According to this law, under constant physical condition i.e. constant temperature, pressure etc. the applied potential difference is directly proportional to the current flowing in the circuit.

Or, V = RI

Where R is a constant of proportionality called resistance of the resistor, it tends to resist the flow of charge through a conducting wire. Its SI unit is Ohm (Ω).

Thus, we can write Ohm’s law as

I = V/R

Hence, according to Ohm’s law, current is

- Directly proportional to potential difference.
- Inversely proportional to resistance.

If the potential difference is doubled (keeping resistance the same), current will also get doubled. On the other hand, if resistance is doubled (keeping potential difference the same), current will reduce to half.

**Ohmic resistors:**

Conductors which follow the ohm’s law at constant temperature are called ohmic resistors.

Examples: All metallic conductors (Copper, Aluminium, silver etc.), copper sulphate solution with copper electrodes, and dilute sulphuric acid, etc.

A straight line graph passing through the origin is obtained between potential difference V and current I for such resistors. This means that the ratio of V and I i.e. R is constant for all values of V or I.

Non-ohmic resistors:

Conductors which do not follow the ohm’s law are called non-ohmic resistors. Examples: LED, solar cell, junction diode, transistor, bulb filament etc.

A non-linear graph is obtained between potential difference V and current I for such resistors. This means the ratio of V and I i.e.
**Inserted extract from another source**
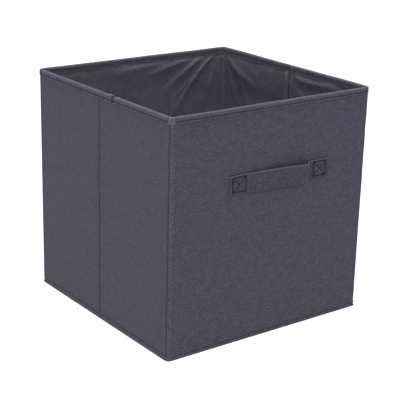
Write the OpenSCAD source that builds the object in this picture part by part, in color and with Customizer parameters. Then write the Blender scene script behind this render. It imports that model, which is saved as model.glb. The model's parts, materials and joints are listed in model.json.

R does not remains constant for such resistors.

**Example:**

In an electrical circuit,what is the resistance offered by a bulb to a flow of charge if the ammeter and the voltmeter show a reading of 2 A and 12 V respectively?

**Solution:**

Given that,

Potential difference, V = 12 V

And current, I = 2 A

According to Ohm’s law, potential difference

V = IR

Or, R = V/I

∴ R = 12V/2A = 6 Ω

Hence, 6 Ω resistance is offered by the bulb to the flowing charge.

**Example:**

In the given electric circuit, the potential of the battery is 24 V.

When a copper wire is connected between points M and N, the ammeter reads 5 A, whereas when a chromium wire of the same length and thickness is connected between points M and N, the ammeter reads 2 A. Can you tell which wire offers greater resistance to the flow of charges?

**Solution**:

Given that,

potential difference for both the wires, V = 24 V

**For Copper wire:**

Current, I = 5 A

On applying Ohm’s law, we get

⇒ V = IR

Or, R = V/I

∴ Rcu = 24V /5A = 4.8 Ω

**For Chromium wire:**

Current, I = 2 A

On applying Ohm’s law, we get

V = IR

Or, R = V/I

∴ Rcr = 24V/2A = 12 Ω

Since, Rcr is greater than Rcu, chromium wire will offer greater resistance in comparison to copper wire. Hence, Ohm’s law shows that chromium wire is a poor conductor of electricity as compared to copper wire.
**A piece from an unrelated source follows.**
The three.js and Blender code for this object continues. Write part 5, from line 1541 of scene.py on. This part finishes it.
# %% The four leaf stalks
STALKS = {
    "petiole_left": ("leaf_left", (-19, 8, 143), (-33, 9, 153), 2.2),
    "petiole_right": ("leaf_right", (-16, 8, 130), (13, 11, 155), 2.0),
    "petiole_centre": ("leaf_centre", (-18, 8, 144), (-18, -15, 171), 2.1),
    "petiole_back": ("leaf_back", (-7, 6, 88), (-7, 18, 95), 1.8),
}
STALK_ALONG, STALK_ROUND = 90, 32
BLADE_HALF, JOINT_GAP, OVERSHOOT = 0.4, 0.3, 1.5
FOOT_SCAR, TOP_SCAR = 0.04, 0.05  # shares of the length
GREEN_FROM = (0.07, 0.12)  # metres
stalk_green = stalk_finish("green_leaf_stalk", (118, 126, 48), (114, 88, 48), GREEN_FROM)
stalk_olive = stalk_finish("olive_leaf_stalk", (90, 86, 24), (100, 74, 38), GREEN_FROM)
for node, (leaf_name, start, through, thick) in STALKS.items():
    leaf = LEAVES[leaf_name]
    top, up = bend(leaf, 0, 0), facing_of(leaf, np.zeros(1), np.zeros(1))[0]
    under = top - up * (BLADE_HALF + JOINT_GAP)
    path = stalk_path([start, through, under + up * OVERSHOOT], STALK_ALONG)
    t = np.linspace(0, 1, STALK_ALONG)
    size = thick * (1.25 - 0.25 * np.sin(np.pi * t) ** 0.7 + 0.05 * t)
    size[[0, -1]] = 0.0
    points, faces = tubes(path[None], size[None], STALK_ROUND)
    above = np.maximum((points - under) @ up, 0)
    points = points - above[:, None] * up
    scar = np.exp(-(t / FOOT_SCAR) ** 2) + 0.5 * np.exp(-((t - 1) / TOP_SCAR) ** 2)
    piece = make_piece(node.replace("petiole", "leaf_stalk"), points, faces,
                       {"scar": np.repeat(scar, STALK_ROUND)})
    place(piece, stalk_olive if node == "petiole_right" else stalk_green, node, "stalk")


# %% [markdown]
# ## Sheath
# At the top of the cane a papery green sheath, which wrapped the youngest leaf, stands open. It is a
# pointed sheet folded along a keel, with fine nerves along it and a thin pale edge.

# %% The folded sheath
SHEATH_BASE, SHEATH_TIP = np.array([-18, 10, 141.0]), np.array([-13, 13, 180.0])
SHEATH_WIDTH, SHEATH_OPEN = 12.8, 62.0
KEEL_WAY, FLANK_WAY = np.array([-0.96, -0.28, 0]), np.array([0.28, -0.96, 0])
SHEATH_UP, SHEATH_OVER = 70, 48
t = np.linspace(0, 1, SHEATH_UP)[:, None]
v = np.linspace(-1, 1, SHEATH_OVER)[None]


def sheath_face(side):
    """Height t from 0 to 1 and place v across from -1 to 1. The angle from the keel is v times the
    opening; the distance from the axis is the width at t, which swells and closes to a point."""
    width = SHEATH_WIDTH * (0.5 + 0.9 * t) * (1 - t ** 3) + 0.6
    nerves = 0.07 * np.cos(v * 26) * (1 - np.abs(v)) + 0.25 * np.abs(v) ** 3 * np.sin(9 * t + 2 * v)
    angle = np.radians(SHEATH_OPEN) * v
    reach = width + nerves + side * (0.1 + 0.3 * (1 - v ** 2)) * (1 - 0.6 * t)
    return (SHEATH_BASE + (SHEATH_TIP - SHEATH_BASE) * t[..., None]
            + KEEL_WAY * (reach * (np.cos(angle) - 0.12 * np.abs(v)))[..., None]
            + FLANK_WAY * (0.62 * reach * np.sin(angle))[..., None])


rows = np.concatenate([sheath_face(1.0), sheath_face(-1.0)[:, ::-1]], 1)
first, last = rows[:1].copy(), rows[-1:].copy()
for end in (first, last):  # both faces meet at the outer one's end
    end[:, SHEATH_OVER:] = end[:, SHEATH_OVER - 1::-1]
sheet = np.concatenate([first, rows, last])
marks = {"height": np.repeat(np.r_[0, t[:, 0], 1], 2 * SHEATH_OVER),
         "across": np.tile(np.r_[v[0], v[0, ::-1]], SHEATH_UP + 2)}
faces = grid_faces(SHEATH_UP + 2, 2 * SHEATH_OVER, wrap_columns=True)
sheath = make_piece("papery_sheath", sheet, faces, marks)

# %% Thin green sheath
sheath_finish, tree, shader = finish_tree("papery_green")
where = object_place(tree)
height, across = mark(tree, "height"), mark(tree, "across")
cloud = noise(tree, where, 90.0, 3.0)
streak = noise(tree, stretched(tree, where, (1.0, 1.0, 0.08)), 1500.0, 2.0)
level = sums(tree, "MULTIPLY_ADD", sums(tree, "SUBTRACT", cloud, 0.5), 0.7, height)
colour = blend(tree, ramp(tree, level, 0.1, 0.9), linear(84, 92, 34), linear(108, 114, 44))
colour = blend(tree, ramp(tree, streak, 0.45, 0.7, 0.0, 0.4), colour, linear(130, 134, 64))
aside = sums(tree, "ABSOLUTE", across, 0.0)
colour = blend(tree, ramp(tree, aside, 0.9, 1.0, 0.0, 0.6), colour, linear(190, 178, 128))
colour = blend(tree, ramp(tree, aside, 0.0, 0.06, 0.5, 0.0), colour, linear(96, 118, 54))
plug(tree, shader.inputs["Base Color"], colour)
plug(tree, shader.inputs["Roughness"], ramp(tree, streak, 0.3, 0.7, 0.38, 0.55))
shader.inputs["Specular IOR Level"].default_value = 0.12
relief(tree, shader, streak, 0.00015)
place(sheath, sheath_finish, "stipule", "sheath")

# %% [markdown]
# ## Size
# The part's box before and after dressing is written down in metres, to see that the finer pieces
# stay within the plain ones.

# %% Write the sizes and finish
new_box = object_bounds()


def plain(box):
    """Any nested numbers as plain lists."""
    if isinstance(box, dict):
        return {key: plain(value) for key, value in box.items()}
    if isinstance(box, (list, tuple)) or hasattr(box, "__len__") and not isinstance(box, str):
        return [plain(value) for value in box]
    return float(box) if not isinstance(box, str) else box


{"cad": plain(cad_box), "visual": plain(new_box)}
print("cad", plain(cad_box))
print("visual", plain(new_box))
**Factors Affecting Resistance of a Conductor**

**Do you know why it is advisable to use thick conducting wires in wiring?**

This is related to the amount of resistance offered by wires used in circuits. We know that resistance is a natural tendency of the conductors to oppose the flow of electric charge from it. Hence, it causes a loss of electricity and should be minimised. This can be achieved by using thick conducting wires.

Here, we will discuss the different factors on which resistance of a conductor depends.

**Factors that affect resistance**

Construct an open circuit with open ends M and N (as shown in the figure). Take six pieces

Case (i) Copper wire → of length MN of the given cross-section.

Case (ii) Copper wire → of length greater than MN having the same cross-section.

Case (iii) Copper wire → of length less than MN having the same cross section.

Case (iv) Copper wire → of length MN but a comparatively thicker cross-section.

Case (v) Copper wire → of length MN but comparatively a thinner cross-section.

Case (vi) Chromium wire → of length MN and of same cross-section as in case (i).of wire with dimensions as given below.

Connect copper wire of case (i) between the open points M and N, and note the readings in the ammeter. The reading will give you the amount of current flowing through the copper wire.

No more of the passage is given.